For a full overview of the steps and common pitfalls, visit our article on appointing and removing company officers.
Company Secretary vs Director: What’s The Difference?
Some new founders get confused about these two roles. Here’s a quick side-by-side to make it clearer:
- Directors are responsible for running the company and making its strategic decisions. By law, every private limited company needs at least one director.
- Company Secretary (if you have one) is responsible for supporting the directors, handling compliance, and ensuring governance runs smoothly-but does not usually make commercial decisions.

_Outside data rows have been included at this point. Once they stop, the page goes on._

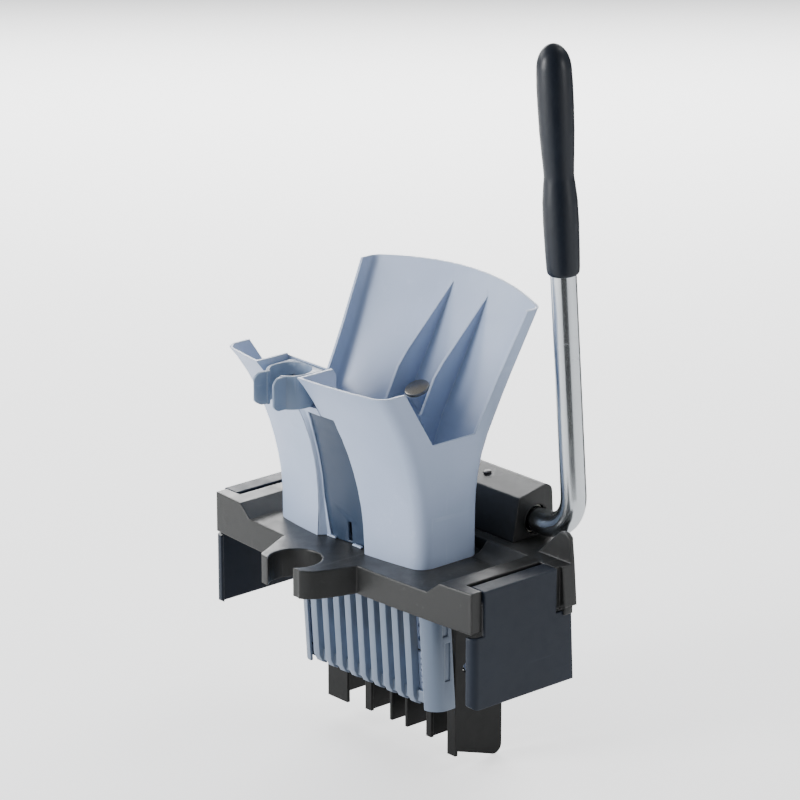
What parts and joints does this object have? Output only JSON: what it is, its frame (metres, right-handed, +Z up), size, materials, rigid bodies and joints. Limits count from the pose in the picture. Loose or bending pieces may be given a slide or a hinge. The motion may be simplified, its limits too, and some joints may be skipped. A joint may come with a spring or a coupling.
{
  "type": "mop wringer",
  "caption": "Side-press mop wringer that hangs on a bucket: a split funnel over a slotted drain basket and a press plate driven by a long upright hand lever.",
  "frame": {"origin": "midway between the two latches on the plate's seat plane, which rests on the bucket's rim", "axes": "+X runs along the plate to the lever, -Y is the open front with the handle clip, +Z is up"},
  "size_m": [0.339, 0.2199, 0.6447],
  "materials": {
    "plate_dark": "fine moulded grain",
    "cage_dark": "fine moulded grain",
    "light_blue": "satin",
    "slate": "satin",
    "navy": "satin",
    "grip": "satin",
    "tube_metal": "polished",
    "steel": "satin",
    "stud_metal": "satin",
    "nylon": "satin",
    "black_rubber": "matt",
    "black_plastic": "satin"
  },
  "bodies": {
    "frame": {"base_plate": "plate_dark", "press_cage": "cage_dark", "funnel": "light_blue", "channel_panel": "slate", "drain_basket": "light_blue", "drain_sheet": "light_blue", "handle_clip": "slate", "clip_screws": "steel", "scoop_stud": "stud_metal", "lever_housing": "plate_dark", "housing_screws": "steel", "oil_plug": "black_plastic", "shaft_bush_right": "nylon", "shaft_bush_left": "nylon", "return_spring": "steel", "latch_pin_left": "steel", "latch_pin_right": "steel", "latch_spring_left": "steel", "latch_spring_right": "steel", "rim_pads": "black_rubber", "stop_buffers": "black_rubber", "funnel_screws": "steel", "cage_screws": "steel", "basket_screws": "steel"},
    "lever": {"lever_tube": "tube_metal", "lever_grip": "grip", "tube_plug": "black_plastic", "shaft_collar_right": "steel", "shaft_collar_left": "steel", "collar_screws": "steel", "cam_left": "steel", "cam_right": "steel", "cam_pins": "steel"},
    "press": {"press_plate": "cage_dark", "press_facing": "light_blue", "guide_pins": "nylon"},
    "latch_left": {"latch_left": "navy"},
    "latch_right": {"latch_right": "navy"}
  },
  "joints": [
    {"name": "lever_hinge", "type": "hinge", "parent": "frame", "child": "lever", "pos_m": [0, 0.06, 0.029], "axis": [-1, 0, 0], "range_deg": [0, 36.5], "stiffness_Nm_per_rad": 1.2, "springref_deg": -20.05},
    {"name": "press_slide", "type": "slide", "parent": "frame", "child": "press", "axis": [0, -1, 0], "range_m": [0, 0.0333]},
    {"name": "latch_left_hinge", "type": "hinge", "parent": "frame", "child": "latch_left", "pos_m": [-0.158, -0.0215, 0.004], "axis": [0, 1, 0], "range_deg": [0, 20], "stiffness_Nm_per_rad": 0.25, "springref_deg": -28.65},
    {"name": "latch_right_hinge", "type": "hinge", "parent": "frame", "child": "latch_right", "pos_m": [0.158, -0.0215, 0.004], "axis": [0, -1, 0], "range_deg": [0, 20], "stiffness_Nm_per_rad": 0.25, "springref_deg": -28.65}
  ],
  "couplings": [
    {"joint": "press_slide", "follows": "lever_hinge", "m_per_rad": 0.052}
  ]
}
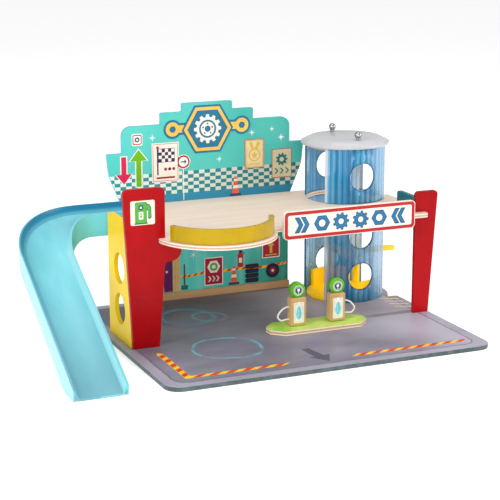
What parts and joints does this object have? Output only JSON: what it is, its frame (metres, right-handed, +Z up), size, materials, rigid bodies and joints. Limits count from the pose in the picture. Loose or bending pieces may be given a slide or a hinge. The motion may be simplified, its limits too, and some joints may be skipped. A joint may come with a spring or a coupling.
{
  "type": "wooden toy garage",
  "caption": "Wooden toy garage with a back board, upper deck, sliding lift in a round tube, moulded exit ramp and pump island.",
  "frame": {"origin": "centre of the base board's underside, taken over its full width and depth", "axes": "+X to the right along the front edge, +Y to the back, +Z up"},
  "size_m": [0.5166, 0.338, 0.257],
  "materials": {
    "base_grey": "printed and varnished board",
    "red_paint": "satin paint on board",
    "yellow_paint": "satin paint on board",
    "teal_paint": "printed and varnished board",
    "cream_paint": "printed and varnished board",
    "plywood": "clear varnish",
    "pump_wood": "oiled",
    "green_paint": "satin paint",
    "blue_plastic": "translucent, fluted",
    "yellow_plastic": "moulded",
    "ramp_blue": "moulded, fine satin",
    "cap_grey": "moulded, satin",
    "steel": "polished",
    "white_cord": "braided cord"
  },
  "bodies": {
    "garage": {"base_board": "base_grey", "left_post": "red_paint", "right_post": "red_paint", "side_panel": "yellow_paint", "back_board": "teal_paint", "back_rail": "plywood", "upper_deck": "plywood", "deck_guard": "yellow_paint", "right_guard": "teal_paint", "sign_board": "cream_paint", "shell_lower_front": "blue_plastic", "shell_lower_back": "blue_plastic", "shell_upper_front": "blue_plastic", "shell_upper_back": "blue_plastic", "lift_cap": "cap_grey", "guide_rod_front": "steel", "guide_rod_back": "steel", "rod_knob_front": "steel", "rod_knob_back": "steel", "ramp": "ramp_blue", "pump_island": "plywood", "pump_body_left": "pump_wood", "pump_body_right": "pump_wood", "pump_head_left": "green_paint", "pump_head_right": "green_paint", "pump_hose_left": "white_cord", "pump_hose_right": "white_cord"},
    "lift": {"lift_car": "yellow_plastic"}
  },
  "joints": [
    {"name": "lift_slide", "type": "slide", "parent": "garage", "child": "lift", "axis": [0, 0, 1], "range_m": [0, 0.1237]}
  ]
}
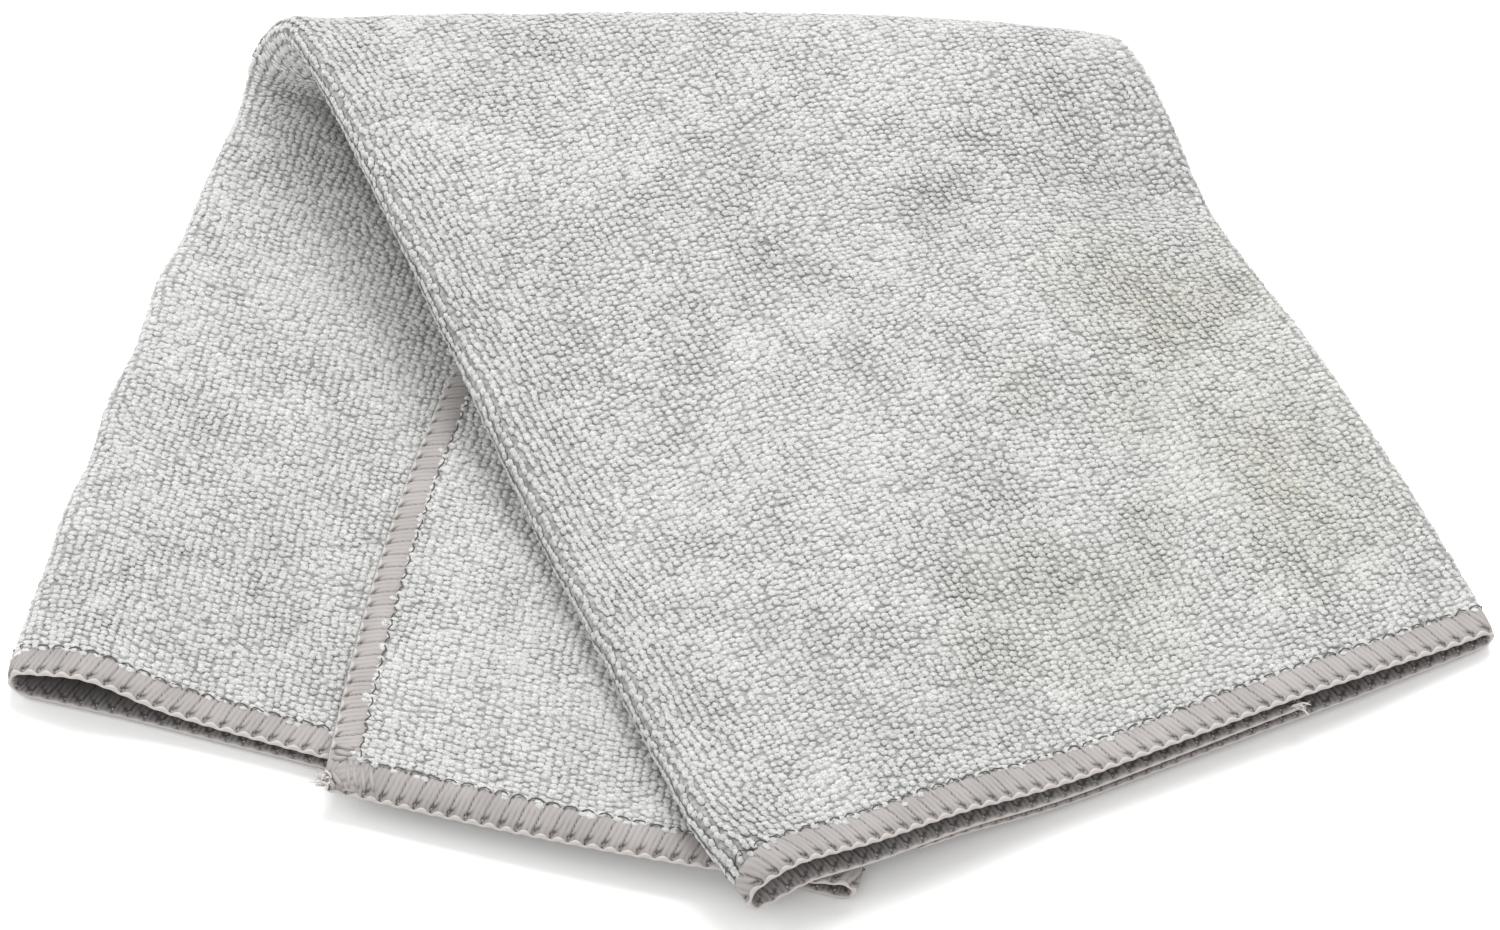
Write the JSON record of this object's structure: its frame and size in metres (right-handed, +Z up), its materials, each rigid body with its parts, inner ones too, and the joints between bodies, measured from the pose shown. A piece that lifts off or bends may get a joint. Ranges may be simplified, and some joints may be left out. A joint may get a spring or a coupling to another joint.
{
  "type": "microfibre cloth",
  "caption": "Square terry microfibre cleaning cloth, folded in three lengthwise and then in half, its two halves fanned apart and lying flat.",
  "frame": {"origin": "centre of the bounding box's bottom, on the surface the cloth lies on", "axes": "+Z up, +X to the right and -Y towards the open hems, as seen from the front"},
  "size_m": [0.2726, 0.2086, 0.0325],
  "materials": {
    "microfibre_terry": "short loop pile, matt"
  },
  "bodies": {
    "root": {"cloth": "microfibre_terry"}
  },
  "joints": []
}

In private companies, the same person can be both director and company secretary (though it’s generally not best practice for governance).
For more on director roles and legal duties, see our guide on director obligations in the UK.
What Legal Documents Should Be in Place?
A well-run company needs accurate records and clear agreements. Essential documents include:
- Articles of Association - Your company’s internal rulebook. Make sure it’s up to date and reflects whether a secretary is required.
- Statutory Registers - Lists of directors, PSCs, members, and (if relevant) secretaries.
- Board and Shareholder Meeting Minutes
- Director Service Agreements and Shareholders Agreements (recommended for multi-director companies)
- Any formal company secretary appointment letter (if you choose to appoint one)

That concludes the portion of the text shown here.